If the answer is that knowing the answer would change your mind, you need to ask what information you could plausibly get about the question, and how expensive it is. For instance, you currently think there’s a 50% chance you’d enjoy working in finance. Spending a summer interning would make you sure one way or the other—but the cost in time is very high. It might be worth it, but there are other possibilities. Spending 15 minutes talking to someone in the field won’t make you certain, but will likely change your mind to think the odds are 90% or 10% - and in the former case, you can still decide to apply for a summer internship, and in the latter case, you can drop the idea now.
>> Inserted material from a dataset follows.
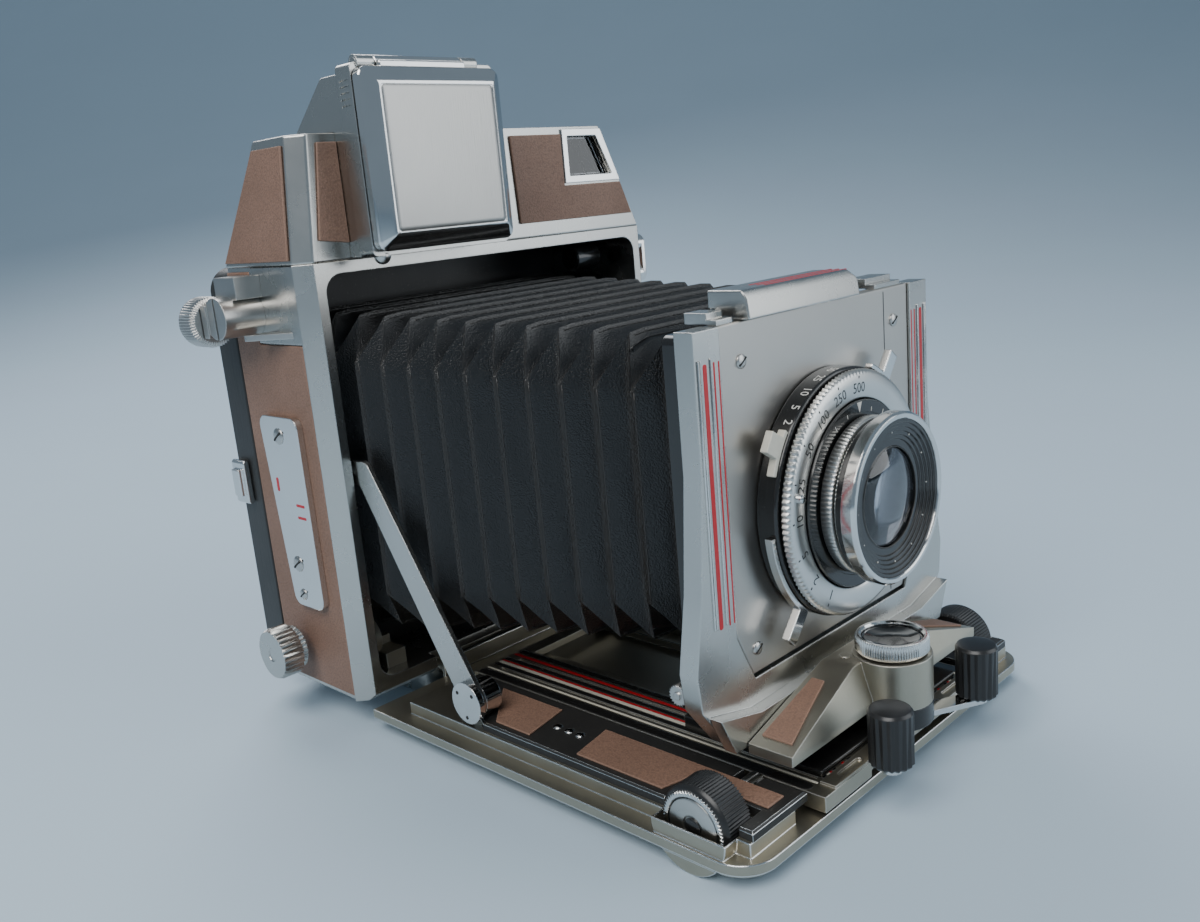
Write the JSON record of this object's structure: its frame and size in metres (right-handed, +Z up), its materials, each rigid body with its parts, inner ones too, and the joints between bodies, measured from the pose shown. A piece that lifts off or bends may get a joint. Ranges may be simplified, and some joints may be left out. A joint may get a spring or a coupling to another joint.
{
  "type": "large format view camera",
  "caption": "Folding metal field camera with a bellows, a rising lens board on a standard that slides along a drop bed, a leaf shutter lens and a lidded optical finder",
  "frame": {"origin": "centre of the tripod socket's mouth, in the underside of the base plate", "axes": "+Z is up, the lens looks along -Y, and +X runs across the camera to the right as seen from in front"},
  "size_m": [0.1519, 0.1968, 0.1794],
  "materials": {
    "satin_chrome": "satin chromed light alloy",
    "bright_chrome": "polished",
    "steel": "brushed",
    "black_leather": "pleated, semi-gloss",
    "black_paint": "semi-gloss black enamel",
    "tan_leather": "fine pebble grain, worn",
    "black_plastic": "moulded, semi-gloss",
    "glass": "coated",
    "brass": "turned"
  },
  "bodies": {
    "camera_body": {"body_shell": "satin_chrome", "top_housing": "satin_chrome", "body_leather": "tan_leather", "rangefinder_bezel": "bright_chrome", "base_plate": "satin_chrome", "finder_box": "satin_chrome", "finder_frame": "satin_chrome", "finder_windows": "glass", "side_plate": "bright_chrome", "body_screws": "steel", "side_bracket": "steel", "carry_lug": "bright_chrome", "coupling_roller": "steel", "bed_catch": "steel", "back_frame": "black_paint", "screen_frame": "black_paint", "focusing_screen": "glass", "hinge_pins": "steel", "bed": "satin_chrome", "bed_covers": "black_paint", "bed_leather": "tan_leather", "struts": "satin_chrome", "strut_pivots": "steel"},
    "focus_track": {"track": "satin_chrome", "focus_racks": "steel", "bellows": "black_leather"},
    "focus_knobs": {"focus_shafts": "steel", "focus_knobs": "black_plastic", "focus_knob_caps": "bright_chrome"},
    "carriage": {"carriage_base": "black_paint", "standard_frame": "satin_chrome", "lock_block": "satin_chrome", "block_leather": "tan_leather", "lever_hub": "black_paint", "bellows_front": "black_leather"},
    "lens_carrier": {"lens_board": "satin_chrome", "bellows_frame": "black_paint", "latch_guides": "satin_chrome", "shutter": "black_paint", "front_cell": "bright_chrome", "front_element": "glass", "rear_cell": "black_paint"},
    "rise_gear": {"rise_pinion": "brass"},
    "board_latch": {"board_latch": "satin_chrome"},
    "speed_ring": {"speed_ring": "steel"},
    "aperture_ring": {"aperture_ring": "steel"},
    "cocking_lever": {"cocking_lever": "steel"},
    "release_lever": {"release_lever": "steel"},
    "sync_lever": {"sync_lever": "steel"},
    "lock_ring": {"lock_ring": "bright_chrome", "lock_cap": "black_plastic"},
    "left_grip": {"left_grip": "black_plastic", "left_grip_lever": "bright_chrome"},
    "right_grip": {"right_grip": "black_plastic", "right_grip_lever": "bright_chrome"},
    "finder_cover": {"finder_cover": "satin_chrome"},
    "upper_knob": {"upper_knob": "steel"},
    "lower_knob": {"lower_knob": "steel"},
    "back_clip": {"back_clip": "bright_chrome"},
    "hood_door": {"hood_door": "black_paint"}
  },
  "joints": [
    {"name": "track_focus", "type": "slide", "parent": "camera_body", "child": "focus_track", "axis": [0, -1, 0], "range_m": [0, 0.015], "deforming": ["bellows"]},
    {"name": "focus_knob_turn", "type": "hinge", "parent": "camera_body", "child": "focus_knobs", "pos_m": [0, -0.1379, 0.0101], "axis": [-1, 0, 0], "range_deg": [0, 360]},
    {"name": "carriage_slide", "type": "slide", "parent": "focus_track", "child": "carriage", "axis": [0, 1, 0], "range_m": [0, 0.055], "deforming": ["bellows"]},
    {"name": "front_rise", "type": "slide", "parent": "carriage", "child": "lens_carrier", "axis": [0, 0, 1], "range_m": [0, 0.02], "deforming": ["bellows_front"]},
    {"name": "rise_gear_turn", "type": "hinge", "parent": "carriage", "child": "rise_gear", "pos_m": [-0.0486, -0.1266, 0.0326], "axis": [-1, 0, 0], "range_deg": [0, 450]},
    {"name": "latch_slide", "type": "slide", "parent": "lens_carrier", "child": "board_latch", "axis": [1, 0, 0], "range_m": [0, 0.008]},
    {"name": "speed_ring_turn", "type": "hinge", "parent": "lens_carrier", "child": "speed_ring", "pos_m": [0, -0.142, 0.0681], "axis": [0, -1, 0], "range_deg": [-120, 60]},
    {"name": "aperture_ring_turn", "type": "hinge", "parent": "lens_carrier", "child": "aperture_ring", "pos_m": [0, -0.1455, 0.0681], "axis": [0, -1, 0], "range_deg": [-90, 30]},
    {"name": "cocking_lever_swing", "type": "hinge", "parent": "lens_carrier", "child": "cocking_lever", "pos_m": [0, -0.139, 0.0681], "axis": [0, -1, 0], "range_deg": [0, 25], "stiffness_Nm_per_rad": 0.006, "springref_deg": -22.92},
    {"name": "release_lever_swing", "type": "hinge", "parent": "lens_carrier", "child": "release_lever", "pos_m": [0, -0.139, 0.0681], "axis": [0, -1, 0], "range_deg": [0, 12], "stiffness_Nm_per_rad": 0.006, "springref_deg": -22.92},
    {"name": "sync_lever_swing", "type": "hinge", "parent": "lens_carrier", "child": "sync_lever", "pos_m": [0, -0.139, 0.0681], "axis": [0, -1, 0], "range_deg": [0, 15]},
    {"name": "lock_ring_turn", "type": "hinge", "parent": "carriage", "child": "lock_ring", "pos_m": [0, -0.1505, 0.033], "axis": [0, 0, 1], "range_deg": [0, 120]},
    {"name": "left_grip_pinch", "type": "hinge", "parent": "carriage", "child": "left_grip", "pos_m": [-0.0054, -0.1532, 0.013], "axis": [0, 0, 1], "range_deg": [0, 15], "stiffness_Nm_per_rad": 0.05, "springref_deg": -11.46},
    {"name": "right_grip_pinch", "type": "hinge", "parent": "carriage", "child": "right_grip", "pos_m": [0.0054, -0.1532, 0.013], "axis": [0, 0, -1], "range_deg": [0, 15], "stiffness_Nm_per_rad": 0.05, "springref_deg": -11.46},
    {"name": "finder_cover_lift", "type": "hinge", "parent": "camera_body", "child": "finder_cover", "pos_m": [-0.0285, -0.0349, 0.1776], "axis": [-1, 0, 0], "range_deg": [0, 100]},
    {"name": "upper_knob_turn", "type": "hinge", "parent": "camera_body", "child": "upper_knob", "pos_m": [-0.0744, 0.0138, 0.1162], "axis": [0, 1, 0], "range_deg": [-180, 180]},
    {"name": "lower_knob_turn", "type": "hinge", "parent": "camera_body", "child": "lower_knob", "pos_m": [-0.07, 0.0028, 0.0214], "axis": [-1, 0, 0], "range_deg": [-180, 180]},
    {"name": "back_clip_slide", "type": "slide", "parent": "camera_body", "child": "back_clip", "axis": [0, 0, 1], "range_m": [0, 0.004]},
    {"name": "hood_door_lift", "type": "hinge", "parent": "camera_body", "child": "hood_door", "pos_m": [0, 0.0282, 0.1156], "axis": [1, 0, 0], "range_deg": [0, 110]}
  ],
  "couplings": [
    {"joint": "focus_knob_turn", "follows": "track_focus", "rad_per_m": 416.67},
    {"joint": "rise_gear_turn", "follows": "front_rise", "rad_per_m": 384.62}
  ]
}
You should continue with this process of finding key things that would change your mind until you either think that you’re unlikely to change your mind further, or the cost of more certainty is high enough compared to the value of the decision that it’s not obviously worth the investment of time and money. (If it’s marginal or unclear, unless the decision is worth tens or hundreds of millions of dollars, significant further analysis is costly enough that you may not want to do it. If you’re unsure which way to decide at that point, you should flip a coin about the eventual decision—and if you’re uncertain enough to use a coin flip, then just do the riskier thing.)
Thanks—it’s useful to see your take on this!
+1
From my (limited) experience with VOI, it sounds great in theory, but in practice quickly turns into a hopeless pedantic muddle.
Yes, that was partially the conclusion of my dissertation—and see my response to the above comment.